-- START --
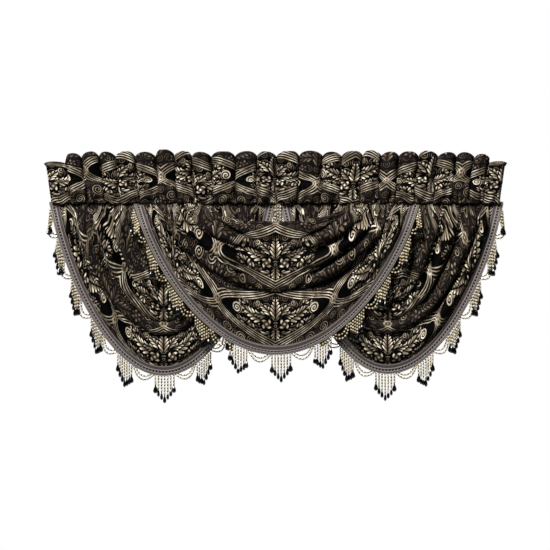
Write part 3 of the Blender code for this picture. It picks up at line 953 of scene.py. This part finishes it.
-- END --
-- START --
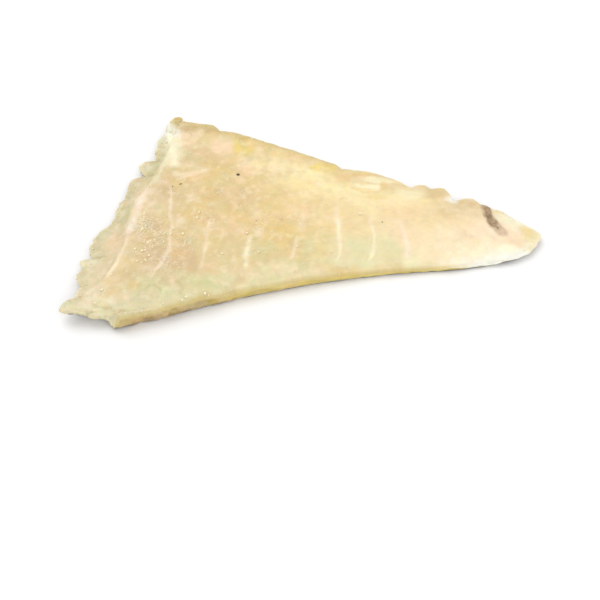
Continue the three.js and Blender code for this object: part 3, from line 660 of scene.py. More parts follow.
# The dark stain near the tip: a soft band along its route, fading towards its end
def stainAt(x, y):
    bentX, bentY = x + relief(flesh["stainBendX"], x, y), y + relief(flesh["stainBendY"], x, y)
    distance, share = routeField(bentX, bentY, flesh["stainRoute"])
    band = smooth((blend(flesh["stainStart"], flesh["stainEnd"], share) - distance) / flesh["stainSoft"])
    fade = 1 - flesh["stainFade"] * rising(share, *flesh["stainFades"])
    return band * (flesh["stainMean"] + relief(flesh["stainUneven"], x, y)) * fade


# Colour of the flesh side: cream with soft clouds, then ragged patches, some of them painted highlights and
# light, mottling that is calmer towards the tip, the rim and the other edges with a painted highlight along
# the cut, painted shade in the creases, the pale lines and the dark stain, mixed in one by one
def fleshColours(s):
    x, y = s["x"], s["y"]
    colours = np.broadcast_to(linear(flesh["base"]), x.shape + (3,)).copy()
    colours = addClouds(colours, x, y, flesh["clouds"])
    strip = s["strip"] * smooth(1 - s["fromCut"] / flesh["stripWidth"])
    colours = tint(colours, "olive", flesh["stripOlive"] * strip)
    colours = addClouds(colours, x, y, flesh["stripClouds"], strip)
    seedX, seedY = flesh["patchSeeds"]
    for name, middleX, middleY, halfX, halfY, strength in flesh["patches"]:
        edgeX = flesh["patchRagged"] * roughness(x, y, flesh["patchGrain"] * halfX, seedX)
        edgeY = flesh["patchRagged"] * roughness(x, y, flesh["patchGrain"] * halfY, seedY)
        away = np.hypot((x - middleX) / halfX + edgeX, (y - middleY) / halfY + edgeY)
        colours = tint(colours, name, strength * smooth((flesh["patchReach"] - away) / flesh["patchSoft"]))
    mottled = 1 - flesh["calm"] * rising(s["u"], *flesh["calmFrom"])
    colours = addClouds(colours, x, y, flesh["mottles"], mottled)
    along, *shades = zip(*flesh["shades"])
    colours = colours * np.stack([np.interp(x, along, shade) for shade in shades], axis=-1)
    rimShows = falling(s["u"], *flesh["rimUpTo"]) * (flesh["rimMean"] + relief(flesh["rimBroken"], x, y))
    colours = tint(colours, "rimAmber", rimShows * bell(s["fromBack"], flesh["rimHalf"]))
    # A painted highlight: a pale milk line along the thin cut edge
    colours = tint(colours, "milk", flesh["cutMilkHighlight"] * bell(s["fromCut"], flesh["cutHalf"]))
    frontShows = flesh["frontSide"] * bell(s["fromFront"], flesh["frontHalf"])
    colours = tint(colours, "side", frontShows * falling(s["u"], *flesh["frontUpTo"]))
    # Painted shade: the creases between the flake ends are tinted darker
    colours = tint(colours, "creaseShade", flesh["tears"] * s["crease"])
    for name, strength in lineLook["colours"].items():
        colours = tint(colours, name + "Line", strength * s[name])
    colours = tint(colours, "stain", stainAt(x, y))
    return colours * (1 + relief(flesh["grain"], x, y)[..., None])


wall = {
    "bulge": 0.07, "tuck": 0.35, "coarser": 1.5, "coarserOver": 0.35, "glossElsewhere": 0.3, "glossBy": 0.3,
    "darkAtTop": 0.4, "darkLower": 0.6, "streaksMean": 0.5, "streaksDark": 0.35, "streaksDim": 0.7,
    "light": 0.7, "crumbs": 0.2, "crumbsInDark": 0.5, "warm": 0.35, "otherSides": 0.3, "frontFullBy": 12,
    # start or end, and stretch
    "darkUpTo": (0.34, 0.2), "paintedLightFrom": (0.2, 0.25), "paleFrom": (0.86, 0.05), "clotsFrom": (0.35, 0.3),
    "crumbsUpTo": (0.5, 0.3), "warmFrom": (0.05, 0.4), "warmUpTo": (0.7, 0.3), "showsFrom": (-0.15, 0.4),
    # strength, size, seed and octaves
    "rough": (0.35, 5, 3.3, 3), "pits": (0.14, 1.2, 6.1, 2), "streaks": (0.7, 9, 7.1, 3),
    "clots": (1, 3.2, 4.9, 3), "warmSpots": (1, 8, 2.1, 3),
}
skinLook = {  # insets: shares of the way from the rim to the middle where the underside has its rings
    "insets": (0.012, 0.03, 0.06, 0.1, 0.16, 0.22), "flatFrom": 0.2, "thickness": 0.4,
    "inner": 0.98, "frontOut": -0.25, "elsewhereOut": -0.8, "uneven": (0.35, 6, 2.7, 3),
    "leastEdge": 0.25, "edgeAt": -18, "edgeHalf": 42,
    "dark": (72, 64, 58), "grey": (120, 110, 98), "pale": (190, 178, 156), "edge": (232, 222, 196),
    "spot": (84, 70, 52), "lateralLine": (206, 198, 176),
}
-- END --
-- START --
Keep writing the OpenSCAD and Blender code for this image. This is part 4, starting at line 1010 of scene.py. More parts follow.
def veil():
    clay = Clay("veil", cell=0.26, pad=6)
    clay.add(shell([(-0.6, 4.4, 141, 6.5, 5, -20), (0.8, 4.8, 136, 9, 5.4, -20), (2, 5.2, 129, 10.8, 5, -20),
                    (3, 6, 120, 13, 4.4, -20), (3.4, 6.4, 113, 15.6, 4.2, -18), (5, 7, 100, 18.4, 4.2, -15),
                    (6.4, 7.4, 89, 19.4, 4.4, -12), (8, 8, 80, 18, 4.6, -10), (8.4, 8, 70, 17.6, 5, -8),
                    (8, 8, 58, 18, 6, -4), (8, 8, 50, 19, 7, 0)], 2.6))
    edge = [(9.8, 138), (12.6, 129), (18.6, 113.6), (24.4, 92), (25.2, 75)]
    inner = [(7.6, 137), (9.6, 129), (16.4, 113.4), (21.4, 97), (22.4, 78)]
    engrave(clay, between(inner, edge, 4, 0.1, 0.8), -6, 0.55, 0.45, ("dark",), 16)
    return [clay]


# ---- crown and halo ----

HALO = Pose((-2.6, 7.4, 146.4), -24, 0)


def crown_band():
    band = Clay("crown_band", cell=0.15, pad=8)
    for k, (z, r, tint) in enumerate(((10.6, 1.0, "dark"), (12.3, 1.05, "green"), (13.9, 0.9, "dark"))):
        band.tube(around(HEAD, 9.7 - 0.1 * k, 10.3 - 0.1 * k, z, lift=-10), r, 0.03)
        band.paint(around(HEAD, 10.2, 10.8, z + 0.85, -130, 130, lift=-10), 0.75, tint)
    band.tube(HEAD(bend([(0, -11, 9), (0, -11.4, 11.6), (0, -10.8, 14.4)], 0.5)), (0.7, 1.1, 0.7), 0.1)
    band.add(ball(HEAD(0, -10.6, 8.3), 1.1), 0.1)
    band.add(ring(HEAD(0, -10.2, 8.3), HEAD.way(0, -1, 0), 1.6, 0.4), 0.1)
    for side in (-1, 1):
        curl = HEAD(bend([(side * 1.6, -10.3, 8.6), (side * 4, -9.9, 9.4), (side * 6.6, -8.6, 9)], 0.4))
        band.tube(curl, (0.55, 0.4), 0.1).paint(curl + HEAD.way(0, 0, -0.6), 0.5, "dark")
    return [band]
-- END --
WHAT THE TASK ASKS: Above are some lines. Repeat exactly, and only, those from the line that has "Keep writing the" through the line that has "HALO = Pose((-2.6, 7.4, 146.4), -24, 0)".

COMPLETE RESPONSE:
Keep writing the OpenSCAD and Blender code for this image. This is part 4, starting at line 1010 of scene.py. More parts follow.
def veil():
    clay = Clay("veil", cell=0.26, pad=6)
    clay.add(shell([(-0.6, 4.4, 141, 6.5, 5, -20), (0.8, 4.8, 136, 9, 5.4, -20), (2, 5.2, 129, 10.8, 5, -20),
                    (3, 6, 120, 13, 4.4, -20), (3.4, 6.4, 113, 15.6, 4.2, -18), (5, 7, 100, 18.4, 4.2, -15),
                    (6.4, 7.4, 89, 19.4, 4.4, -12), (8, 8, 80, 18, 4.6, -10), (8.4, 8, 70, 17.6, 5, -8),
                    (8, 8, 58, 18, 6, -4), (8, 8, 50, 19, 7, 0)], 2.6))
    edge = [(9.8, 138), (12.6, 129), (18.6, 113.6), (24.4, 92), (25.2, 75)]
    inner = [(7.6, 137), (9.6, 129), (16.4, 113.4), (21.4, 97), (22.4, 78)]
    engrave(clay, between(inner, edge, 4, 0.1, 0.8), -6, 0.55, 0.45, ("dark",), 16)
    return [clay]


# ---- crown and halo ----

HALO = Pose((-2.6, 7.4, 146.4), -24, 0)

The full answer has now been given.